**Exercise objective:** Copy the data below exactly.

━━━━━ Material provided

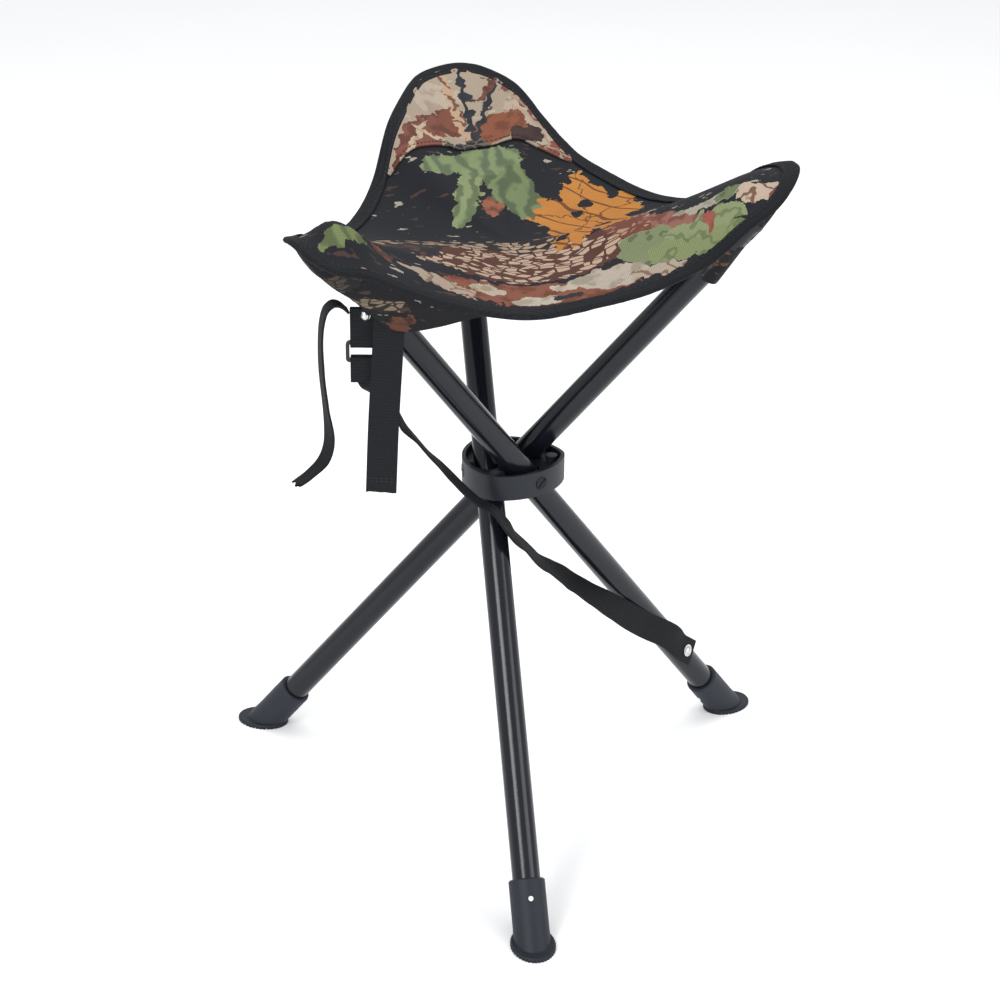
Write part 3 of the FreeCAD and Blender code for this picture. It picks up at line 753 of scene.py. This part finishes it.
def woven_black(name, dark, light, pitch, rib_way, rough):
    """Black polypropylene weave: dull, with ribs, a little lint, and painted shade in the hollows
    between threads and ribs.
    """
    made, tree = new_material(name)
    uv = cloth_place(tree)
    weave = cloth_weave(tree, uv, pitch)
    rib = bands(tree, rib_way, uv, WAVE_LONG / (pitch * 1.5))
    height = maths(tree, "ADD", weave, rib)
    speck = between(tree, clouds(tree, uv, 700, 2), 0.6, 0.8)
    # Lint specks, and painted shade: the colour lighter on the threads' and ribs' tops, darker in
    # the hollows.
    lint_and_thread_shade = maths(tree, "MULTIPLY_ADD", height, 0.35, speck)
    colour = mixed(tree, lint_and_thread_shade, linear(dark), linear(light))
    bump = bumped(tree, height, 0.5, 0.0004)
    look = {"Base Color": colour, "Roughness": rough, "Specular IOR Level": 0.2, "Normal": bump}
    finish_material(tree, look)
    return made


def moulded(name, dark, light, grit, rough, strength, gleam=0.3):
    """Moulded plastic or rubber: a fine grain, and faint clouds in colour and shine."""
    made, tree = new_material(name)
    place = own_place(tree)
    grains = clouds(tree, place, 1 / grit, 2)
    cloud = clouds(tree, place, 55, 4)
    colour = mixed(tree, cloud, linear(dark), linear(light))
    shine = scaled_to(tree, cloud, rough - 0.07, rough + 0.07)
    bump = bumped(tree, grains, strength, 0.0003)
    look = {"Base Color": colour, "Roughness": shine, "Specular IOR Level": gleam, "Normal": bump}
    finish_material(tree, look)
    return made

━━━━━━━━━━

**Right answer:**
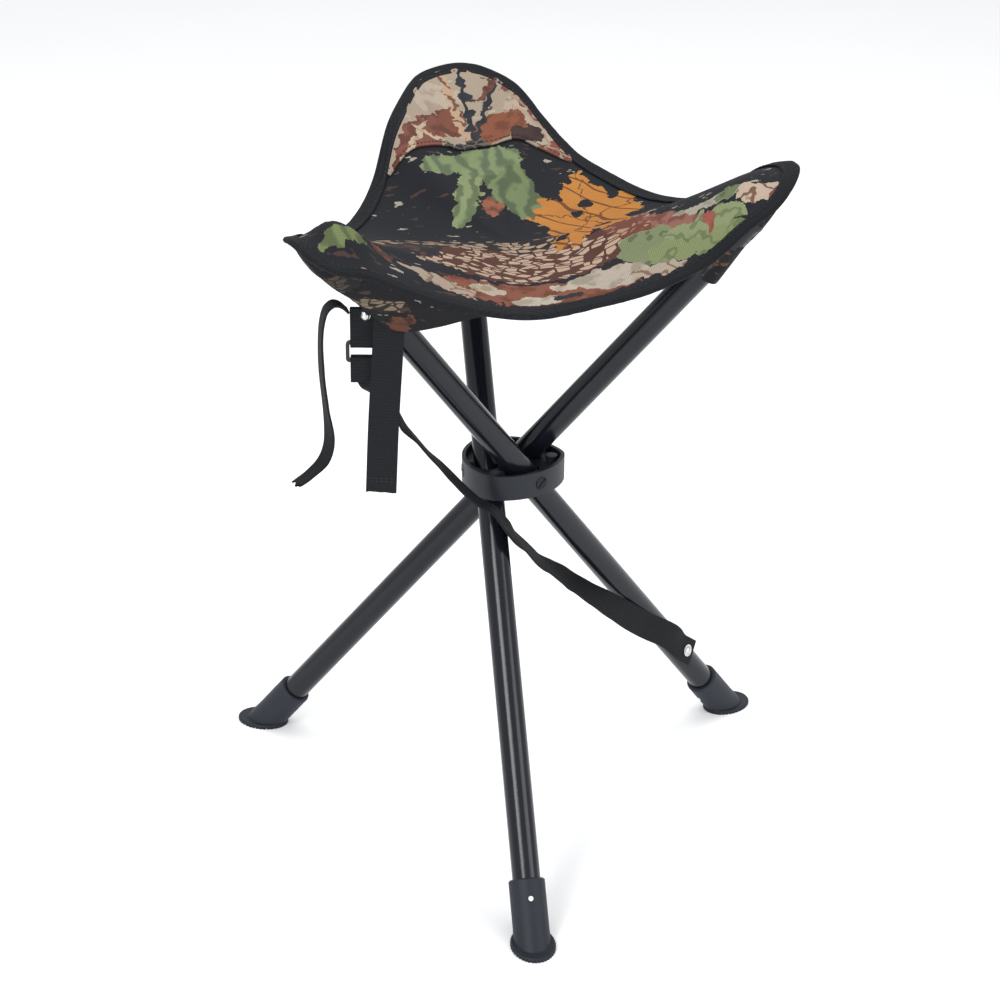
Write part 3 of the FreeCAD and Blender code for this picture. It picks up at line 753 of scene.py. This part finishes it.
def woven_black(name, dark, light, pitch, rib_way, rough):
    """Black polypropylene weave: dull, with ribs, a little lint, and painted shade in the hollows
    between threads and ribs.
    """
    made, tree = new_material(name)
    uv = cloth_place(tree)
    weave = cloth_weave(tree, uv, pitch)
    rib = bands(tree, rib_way, uv, WAVE_LONG / (pitch * 1.5))
    height = maths(tree, "ADD", weave, rib)
    speck = between(tree, clouds(tree, uv, 700, 2), 0.6, 0.8)
    # Lint specks, and painted shade: the colour lighter on the threads' and ribs' tops, darker in
    # the hollows.
    lint_and_thread_shade = maths(tree, "MULTIPLY_ADD", height, 0.35, speck)
    colour = mixed(tree, lint_and_thread_shade, linear(dark), linear(light))
    bump = bumped(tree, height, 0.5, 0.0004)
    look = {"Base Color": colour, "Roughness": rough, "Specular IOR Level": 0.2, "Normal": bump}
    finish_material(tree, look)
    return made


def moulded(name, dark, light, grit, rough, strength, gleam=0.3):
    """Moulded plastic or rubber: a fine grain, and faint clouds in colour and shine."""
    made, tree = new_material(name)
    place = own_place(tree)
    grains = clouds(tree, place, 1 / grit, 2)
    cloud = clouds(tree, place, 55, 4)
    colour = mixed(tree, cloud, linear(dark), linear(light))
    shine = scaled_to(tree, cloud, rough - 0.07, rough + 0.07)
    bump = bumped(tree, grains, strength, 0.0003)
    look = {"Base Color": colour, "Roughness": shine, "Specular IOR Level": gleam, "Normal": bump}
    finish_material(tree, look)
    return made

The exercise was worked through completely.